Internal documents leaked this year show Amazon targeting up to 600,000 US jobs being replaced or avoided by 2027 through automation. The aim: 75% of its logistics operations run by robots. The cost savings? A whopping $12.6 billion in labour. Though Amazon denied concrete numbers of layoffs, it confirmed heavy investments in automation and robotics.
For warehouse workers, this shift isn’t subtle. Up to 160,000 jobs are likely to face an impact in just the next two years. That’s a seismic change in a company with over a million US employees.
What’s being automated? Robotic systems like ‘Proteus’ and ‘Sequoia’, machines that sort, lift, and move packages without human supervision. The plan doesn’t stop at warehouses. Amazon is also exploring driverless vehicles, drone delivery and AI-run logistics. The message is blunt that humans may still be in need, but fewer of them, and for far different tasks.
Over at Meta, it’s not dusty warehouses in the spotlight. It’s the corporate brain. Meta, the parent of Facebook and Instagram, announced the layoff of around 600 employees within its AI unit this year, citing the need for a leaner, faster structure.
In an internal memo, Meta’s chief AI officer, Alexandr Wang, wrote: “By reducing the size of our team, fewer conversations will be required to make a decision, and each person will be more load-bearing and have more scope and impact.”
The cuts hit the long-running AI research units called FAIR (Fundamental Artificial Intelligence Research), along with product-related AI roles. Meanwhile, the new elite TBD Labs housed in Meta’s shiny new AI division survived untouched. The optics are clear. Meta is doubling down on new talent and next-gen AI while legacy teams get squeezed.
Another memo revealed that Meta’s Risk org (bringing together product risk, shared services and global security & privacy tasks) is seeing roles eliminated because the company has moved from manual review processes into more automated ones.
So, not only is Meta investing in building AI, but it is also using AI (and automation) to reduce its own human headcount.
The ripple effects aren’t just in the US. On the other side of the world, India’s biggest IT firm, TCS, announced it would cut around 12,000 jobs, about 2% of its workforce in fiscal year 2025-26.
TCS says the layoff is a case of ‘skills mismatch’ and part of a broader restructuring. But analysts say it’s a canary in the coal mine for the outsourcing sector in India. The $283 billion industry which has long hired millions of software developers, testers and support staff is feeling the first strong gusts of the automation storm. Jobs once thought safe are now being rewritten.
It’s not only Meta, Amazon and TCS. Companies across the tech spectrum are making deep cuts. Microsoft is reported to shed around 7,000 jobs (about 3% of its global workforce) this year as it shifts resources toward AI.
A broad industry review shows a recurring pattern: automation, AI, and cost-saving are regularly given as reasons for job cuts. What’s new is the speed and scale. The wave of layoffs isn’t just a side effect of economic uncertainty anymore. It’s central to the strategy.

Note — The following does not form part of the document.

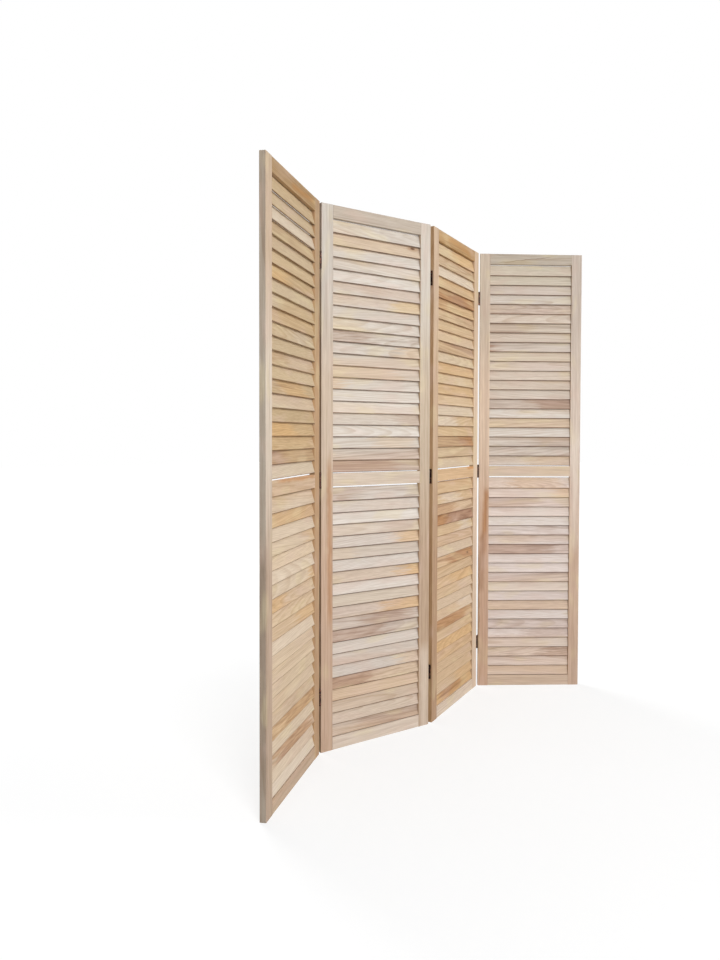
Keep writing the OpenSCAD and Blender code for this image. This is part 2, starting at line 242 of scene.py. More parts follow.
# The slats are boards of 44 by 5.5 mm with full round edges, leaning back as they rise. Nobody
# sorted them: each has its own tone and comes from its own place in the log.
slatMake = {
    "width": 0.0443, "thickness": 0.0055, "setback": 0.0012, "intoGroove": 0.0065, "count": 21,
    "stations": 5, "roundPoints": 5, "seed": 30,
    "turnWithinGroove": 0.15, "twist": 0.4,          # degrees, from slat to slat and end to end
    "bow": 0.0005, "lift": 0.0002,                   # metres
    "pithNear": 0.018, "pithFar": 0.125, "grainSlope": 0.07, "logLength": 40,
    "usual": {                # tone of most boards in each panel's upper and lower field
        (0, "upper"): "#c9b492", (0, "lower"): "#dccab2", (1, "upper"): "#cfc8bf",
        (1, "lower"): "#d1c8c0", (2, "upper"): "#d2bd9e", (2, "lower"): "#d2b99a",
        (3, "upper"): "#dcd5cd", (3, "lower"): "#e7dedb",
    },
    "towards": {              # tones that boards stray towards, and how dark their streaks are
        "chalky": ("#e6e2dc", 0.05), "golden": ("#d9b37f", 0.15), "rosy": ("#b1917c", 0.35),
        # the last tone is painted shade, for boards that a rail shades
        "straw": ("#dbc8a3", 0.12), "umber": ("#b4855a", 0.45), "dun": ("#c1b893", 0.12),
    },
    "common": 4,                                     # boards that aren't marked take the first four
    "strayed": 0.09, "strayedMost": 0.4,             # how far a board's tone strays
    "patchShare": 0.18, "patchShareMost": 0.6,       # and how far in its patch of other wood
    "patchStart": (-0.4, 0.9), "patchLength": (0.2, 0.6),      # as shares of the board's length
    "patchSlant": 1.2, "patchRagged": 0.18, "patchEdge": (0.05, 0.13),         # ends, in metres
    "patchFibres": (12, 170, 170),                   # fibres 6 mm wide make a patch's ends ragged
    "streaksUsual": 0.12, "streaksSpread": (0.3, 1.6), "lightness": (0.96, 1.03),
    # boards that stand out, counted from the top: tone and share, and then the tone and share of
    # a patch, and where along the board it starts and ends
    "marked": {
        (0, "upper"): {
            3: ("chalky", 0.40), 4: ("rosy", 0.12), 7: ("golden", 0.15, "golden", 0.50, -1, 0.4),
            8: ("chalky", 0.15), 10: ("golden", 0.15), 15: ("rosy", 0.10, "golden", 0.45, 0.2, 0.75),
            16: ("chalky", 0.30), 18: ("golden", 0.30, "golden", 0.65, -1, 0.5), 19: ("golden", 0.15),
            20: ("umber", 0.25, "rosy", 0.55, -1, 0.3), 21: ("chalky", 0.35),
        },
        (0, "lower"): {
            2: ("golden", 0.55), 3: ("chalky", 0.15), 4: ("chalky", 0.05, "golden", 0.40, 0.8, 2),
            6: ("chalky", 0.20), 7: ("chalky", 0.10, "golden", 0.60, 0.85, 2),
            8: ("straw", 0.10, "golden", 0.60, -1, 0.3), 9: ("golden", 0.20),
            10: ("golden", 0.25, "golden", 0.45, 0.6, 2), 11: ("chalky", 0.20), 14: ("straw", 0.15),
            17: ("golden", 0.50, "umber", 0.35, 0.3, 2), 18: ("chalky", 0.10),
            19: ("chalky", 0.05, "umber", 0.60, 0.1, 0.95), 21: ("chalky", 0.35),
        },
        (1, "upper"): {
            1: ("chalky", 0.15, "straw", 0.25, -1, 0.4), 2: ("golden", 0.35), 3: ("chalky", 0.35),
            5: ("chalky", 0.45), 7: ("chalky", 0.30, "straw", 0.75, 0.70, 2),
            9: ("chalky", 0.10, "straw", 0.40, -1, 0.3), 10: ("chalky", 0.05, "rosy", 0.35, -1, 0.45),
            11: ("chalky", 0.05, "golden", 0.35, 0.75, 2),
            13: ("golden", 0.12, "golden", 0.25, -1, 0.7),
            14: ("chalky", 0.20, "golden", 0.40, -1, 0.15), 15: ("chalky", 0.30), 16: ("chalky", 0.60),
            18: ("chalky", 0.45), 19: ("chalky", 0.20, "golden", 0.25, 0.5, 0.85), 20: ("rosy", 0.10),
            21: ("rosy", 0.20, "rosy", 0.50, -1, 0.7),
        },
        (1, "lower"): {
            1: ("chalky", 0.10, "rosy", 0.35, -1, 0.25), 3: ("chalky", 0.60),
            5: ("chalky", 0.15, "golden", 0.60, 0.74, 2), 7: ("chalky", 0.35),
            8: ("golden", 0.22, "golden", 0.70, 0.78, 2), 9: ("chalky", 0.40), 10: ("straw", 0.25),
            11: ("chalky", 0.10, "golden", 0.65, 0.58, 2), 12: ("rosy", 0.15, "rosy", 0.50, 0.40, 0.85),
            13: ("rosy", 0.15, "rosy", 0.50, -1, 0.6), 14: ("chalky", 0.10),
            16: ("chalky", 0.15, "golden", 0.35, 0.75, 2), 17: ("golden", 0.40, "rosy", 0.75, -1, 0.45),
            18: ("golden", 0.45), 19: ("golden", 0.30), 20: ("chalky", 0.15),
            21: ("golden", 0.15, "rosy", 0.40, 0.3, 2),
        },
        (2, "upper"): {
            1: ("straw", 0.20, "golden", 0.55, 0.4, 2), 2: ("rosy", 0.25), 3: ("chalky", 0.40),
            4: ("golden", 0.25), 5: ("umber", 0.80, "rosy", 0.45, 0.3, 0.7),
            6: ("golden", 0.40, "umber", 0.35, -1, 0.25), 7: ("golden", 0.10, "rosy", 0.30, 0.5, 2),
            9: ("chalky", 0.15), 10: ("rosy", 0.25), 11: ("chalky", 0.15), 12: ("golden", 0.45),
            14: ("golden", 0.40), 16: ("chalky", 0.30), 17: ("golden", 0.10, "chalky", 0.40, -1, 0.5),
            18: ("golden", 0.25), 19: ("umber", 0.35, "umber", 0.65, 0.7, 2), 21: ("chalky", 0.20),
        },
        (2, "lower"): {
            1: ("golden", 0.20), 2: ("golden", 0.10, "chalky", 0.35, 0.15, 0.6),
            3: ("chalky", 0.10, "umber", 0.45, -1, 0.5), 4: ("umber", 0.85, "rosy", 0.90, 0.3, 2),
            5: ("golden", 0.10, "chalky", 0.45, 0.65, 0.9), 7: ("chalky", 0.25),
            8: ("golden", 0.15, "umber", 0.85, 0.35, 2), 10: ("golden", 0.15, "golden", 0.40, 0.4, 2),
            12: ("chalky", 0.20), 13: ("chalky", 0.15, "chalky", 0.45, 0.6, 2),
            14: ("golden", 0.15, "umber", 0.70, -1, 0.8), 16: ("golden", 0.60), 17: ("golden", 0.20),
            20: ("chalky", 0.05, "golden", 0.45, 0.5, 2),
            21: ("golden", 0.60, "umber", 0.55, 0.15, 0.75),
        },
        (3, "upper"): {
            # the two top boards take painted shade from the top rail
            1: ("dun", 0.32), 2: ("dun", 0.30), 4: ("chalky", 0.05), 5: ("rosy", 0.12),
            6: ("golden", 0.15), 7: ("straw", 0.20, "rosy", 0.30, -1, 0.5), 8: ("golden", 0.15),
            9: ("rosy", 0.10, "rosy", 0.85, -1, 0.07), 10: ("straw", 0.35), 11: ("chalky", 0.30),
            13: ("golden", 0.15), 15: ("rosy", 0.25, "rosy", 0.60, 0.5, 2), 16: ("chalky", 0.60),
            17: ("golden", 0.40), 18: ("chalky", 0.60), 19: ("chalky", 0.20, "rosy", 0.35, 0.58, 2),
            20: ("rosy", 0.12), 21: ("chalky", 0.05, "golden", 0.30, 0.5, 2),
        },
        (3, "lower"): {
            1: ("chalky", 0.10, "golden", 0.35, 0.3, 0.9), 2: ("golden", 0.15, "golden", 0.45, 0.8, 2),
            3: ("chalky", 0.10, "rosy", 0.40, -1, 0.6), 5: ("chalky", 0.40),
            6: ("chalky", 0.10, "rosy", 0.25, 0.6, 0.85), 8: ("rosy", 0.20, "rosy", 0.60, -1, 0.8),
            9: ("chalky", 0.10), 11: ("rosy", 0.20), 12: ("straw", 0.25), 14: ("golden", 0.45),
            15: ("chalky", 0.15), 16: ("rosy", 0.25), 18: ("golden", 0.15, "chalky", 0.40, 0.6, 2),
            19: ("golden", 0.30, "rosy", 0.55, 0.7, 2), 21: ("golden", 0.35),
        },
    },
    "knots": {                # how far along, and metres above the board's middle
        (1, "upper", 2): (0.90, 0.011), (2, "lower", 8): (0.85, -0.004),
    },
    "noKnot": 40.0,           # metres off, on a board that has none
    "knotLength": 2.2,        # how many times as long as high it is
    "knotRings": ((0.0135, 0.45, "#a8805a"), (0.0054, 0.90, "#64442d")),    # reach in metres, share
    "knotFade": 0.4,          # the share of its reach within which a ring is whole
    # painted shade on the round edges, so that the gaps between the slats read dark, in each panel in turn
    "edgeShadeBrown": ("#85592f", "#663e20", "#8a5e33", "#6a4224"), "edgeShadeShare": 0.96,
    "edgeShadeSpread": (2.2, 0.9, 3.0, 1.0),
    # painted shade darkens the corner by the right stile, where the stile shades the slats' ends, on the
    # edges alone or on the faces too, in each panel in turn
    "cornerShadeShare": (0.85, 0.45, 0.85, 0.60), "cornerShadeFaces": (0.0, 1.0, 0.0, 1.0),
    "cornerShadeReach": (0.020, 0.004, 0.024, 0.004), "cornerShadeTone": "#4d3320",
    "cornerShadeFrom": 1.0, "cornerShadeFull": 0.1,              # as shares of its reach
}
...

This means roles once considered stable (software engineers, back-office staff, testers, customer-service agents) are now at the mercy of algorithms and machines.
Think of it this way. Imagine walking into your office, and the company you’ve worked for is telling you that your job, or many jobs like yours, will now go to software, robots or algorithms. That’s exactly where many tech workers find themselves now.
In many cases, companies are telling employees they can apply for other internal roles. But the warning is loud: fewer roles overall, and the future ones demand different skills. The old script of “graduate, train, work ten years, move up” is slowly fading.
There are several forces converging:
Firstly, AI and automation capabilities have matured. What used to be futuristic handwriting recognition or simple bots are now advanced systems that can code, review, sort, lift, judge compliance, and even answer customer queries. The academic evidence backs this up — studies show AI is shifting work tasks and employment in occupations that rely heavily on routines.
Secondly, economic uncertainty is pressuring companies. Inflation, slowing demand, global supply-chain strain, and geopolitical uncertainty are forcing firms to do more with less. In this climate, automation offers a way to cut ongoing labour costs and increase efficiency.
Thirdly, the tech industry is in a fierce race. Companies are spending billions to stay ahead in AI, robotics, and next-gen platforms. That investment must be justified, and part of that justification is restructuring the workforce to fit the “new” model.
2025 will likely be the year tech’s promise collided with tech’s transformation. The companies that built themselves on human power are now building themselves on intelligent machines. What that means for the workforce is profound.